Mr. Virden did not disclose any further details but said he received several tips on the woman’s identity following the publication of the drawings and would have a “very busy week” following these up.

Police are re-investigating cold cases in the Wichita area to see if they can connect missing persons to the 78-year-old serial killer’s murder spree. The Osage County Sheriff’s Office suspects one victim may be 16-year-old Cynthia Dawn Kinney, who vanished from a laundromat in Oklahoma in 1976. They received a tip at the time that Cynthia could be found in a barn on the Kansas-Oklahoma border, but they were unable to locate her.

The killer’s daughter has written that her father was obsessed with barns, leading law enforcement to appeal to anyone who may recognize the buildings featured in Rader’s sketches.

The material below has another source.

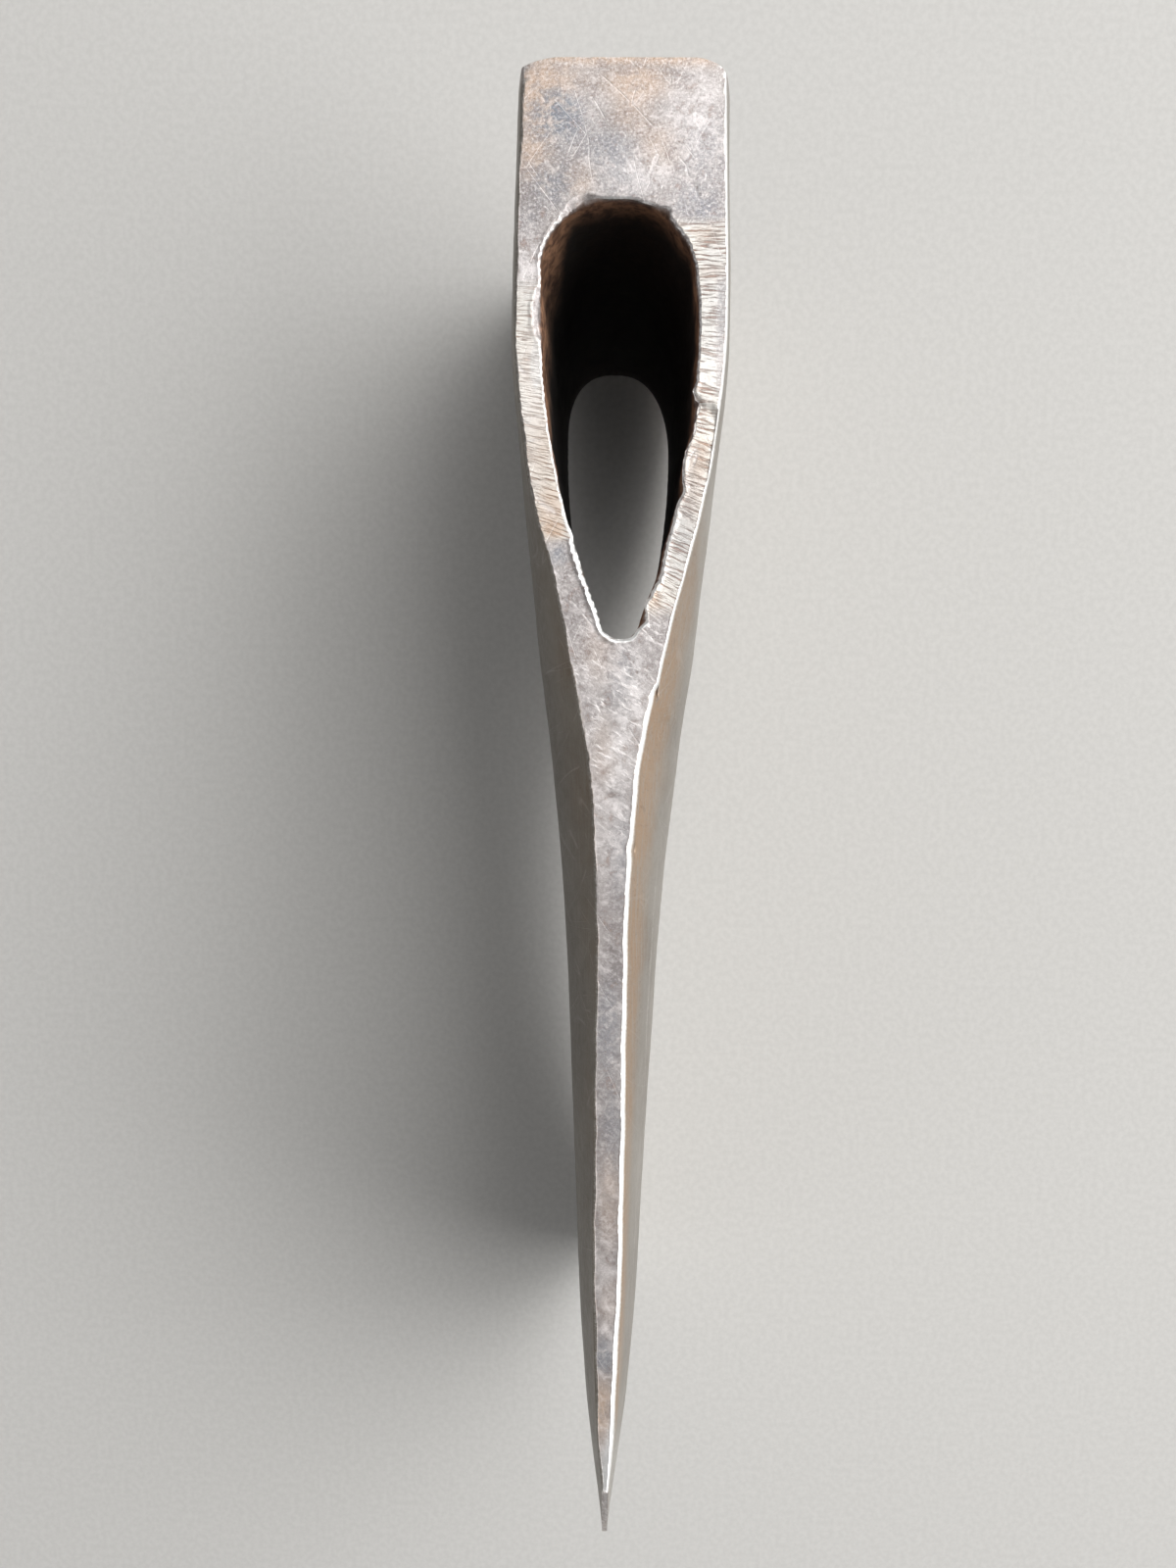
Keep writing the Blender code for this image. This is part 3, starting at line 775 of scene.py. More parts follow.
# Where each finish lies, in head millimetres
headFinish = {
    # warm brown and cool grey places of the top face: x, s, half width, half length, strength
    "warm": (
        (-10.5, 4.5, 5.0, 4.5, 1.0), (-11.5, 12.0, 2.6, 5.5, 0.8), (1.5, 3.6, 4.5, 2.6, 0.8),
        (5.4, 12.0, 3.2, 3.0, 0.55), (-6.0, 16.5, 2.2, 2.2, 0.5), (1.0, 8.0, 2.6, 2.4, 0.45),
        (11.4, 23.6, 1.8, 1.4, 0.6), (11.8, 28.6, 1.8, 1.0, 0.5), (10.6, 53.0, 1.6, 3.0, 0.8),
        (9.6, 58.0, 1.4, 4.0, 0.7), (-11.8, 42.0, 1.6, 5.0, 0.6), (-11.0, 52.0, 2.2, 5.0, 0.75),
        (-9.0, 60.5, 1.9, 3.6, 1.0), (-8.3, 63.0, 1.4, 0.9, 1.0), (4.9, 71.8, 1.0, 1.6, 0.8),
        (-2.0, 79.0, 2.4, 4.0, 0.4), (-1.5, 92.0, 1.6, 5.0, 0.35), (0.2, 150.0, 1.6, 7.0, 0.35),
        (0.4, 163.0, 1.4, 3.0, 0.35), (-0.4, 175.5, 1.6, 4.0, 0.8),
    ),
    "cool": (
        (-8.6, 8.0, 3.8, 4.0, 1.3), (-9.6, 16.8, 3.4, 3.2, 0.8), (-1.6, 12.6, 3.6, 3.0, 0.7),
        (0.5, 16.8, 3.6, 2.4, 0.5), (9.4, 19.6, 3.0, 2.6, 0.6), (-12.4, 21.5, 1.6, 2.0, 0.4),
        (12.4, 31.0, 2.8, 13.0, 0.6), (8.6, 60.0, 3.0, 12.0, 0.75), (-8.0, 66.0, 1.6, 1.6, 0.9),
        (10.0, 12.0, 4.0, 5.0, 0.5), (3.4, 68.0, 1.6, 1.5, 0.5),
        (0.6, 82.0, 2.0, 5.0, 0.5), (1.2, 106.0, 1.6, 6.0, 0.5), (-0.4, 128.0, 1.8, 6.0, 0.6),
        (0.4, 141.0, 1.6, 5.0, 0.5), (-0.3, 169.0, 1.4, 2.2, 0.9),
    ),
    "pale": (
        (-1.0, 83.0, 6.0, 12.0, 0.45), (0.2, 101.0, 3.0, 9.0, 0.5), (0.9, 180.0, 1.0, 5.0, 0.6),
        (0.4, 162.0, 1.4, 8.0, 0.5), (-0.5, 181.0, 1.2, 3.0, 0.4), (0.9, 90.0, 1.4, 4.0, 0.4),
        (9.5, 8.5, 4.0, 6.0, 0.8), (3.0, 15.5, 4.0, 3.0, 0.6), (-5.0, 5.5, 3.0, 1.5, 0.4),
        (12.0, 40.0, 2.4, 4.5, 0.4), (-10.9, 40.8, 0.9, 3.4, 1.3), (-12.0, 46.0, 2.2, 12.0, 0.7),
        (-12.3, 28.0, 1.8, 5.0, 0.9), (-8.5, 69.5, 1.0, 3.0, 0.6), (2.8, 84.0, 1.6, 5.0, 0.6),
    ),
    # stretches along the head, where a finish starts, is full, is still full and ends:
    # cross filing at the left and right, the right wall's outer strip that filing missed, the
    # grey chip, the part of the eye's left wall with painted light, the bright toe, the painted
    # glint on the right cheek, and the brushed web
    "filedLeft": (29.0, 31.5, 63.8, 64.6),
    "filedRight": (20.8, 23.3, 72.0, 75.0),
    "missed": (28.0, 31.0, 43.0, 46.0),
    "chip": (30.4, 31.2, 37.0, 37.6),
    "paintedLitWall": (20.0, 24.0, 34.0, 50.0),
    "toe": (172.0, 184.0, 186.0, 189.0),
    "glint": (92.0, 104.0, 156.0, 172.0),
    "brushed": (66.0, 78.0, 90.0, 112.0),
    # curves along the head, as places and values: lean of the file strokes in degrees,
    # brightness of the right arris and of the eye's rim, worn steel with painted highlight on
    # both, the rim's bright width, and how far down the cheek its tan strip reaches
    "strokeLean": ((28, 55, 75, 92), (0, 16, 28, 24)),
    "arrisWearAndHighlight": ((2, 12, 44, 47, 66, 80, 84), (0.5, 0.9, 0.9, 0.62, 0.62, 0.85, 1.0)),
    "rimWearAndHighlight": ((19, 30, 56, 62), (0.5, 0.6, 0.6, 1.0)),
    "rimWidth": ((19, 56, 62, 76, 79), (0.13, 0.13, 0.3, 0.34, 0.26)),
    "tanReach": ((60, 100, 150), (8.0, 6.0, 4.0)),
    # left arris: its worn brightness, without the painted highlight of the right one. Both: how
    # far down they shine
    "leftArrisWear": 0.35,
    "arrisReach": 0.55,
    # how bright each part of worn steel and painted highlight is at most
    "wearAndHighlightShares": {"arris": 1.0, "rim": 1.0, "wall": 0.4, "poll": 0.3, "toe": 0.65, "glint": 0.42,
             "cap": 0.42},
    # depth under the top of the painted glint, a pale line on the right cheek only, and half
    # its width
    "paintedGlintPlace": (9.5, 1.1),
    # where the poll's rolled rim turns into the cheek's finish
    "cheekStart": (1.4, 4.5),
    # width of the ground bevel behind the cutting edge, twice over
    "groundBevel": 22.0,
}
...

Police finally arrested Dennis Rader in 2005 for a series of murders between 1974 and 1991. He pleaded guilty to ten killings and was sentenced to at least 175 years in prison. Law enforcement officers have suspected him of several more crimes, and police in Kansas, Nebraska, Colorado, Oklahoma, and Texas have all investigated possible links to offenses in their states.

Dr. Katherine Ramsland conducted a psychological analysis of Rader over several years and said he was driven by a need to dominate women and a quest for fame. He regularly taunted police and enjoyed the game of cat and mouse. He referred to his victims as his “projects.”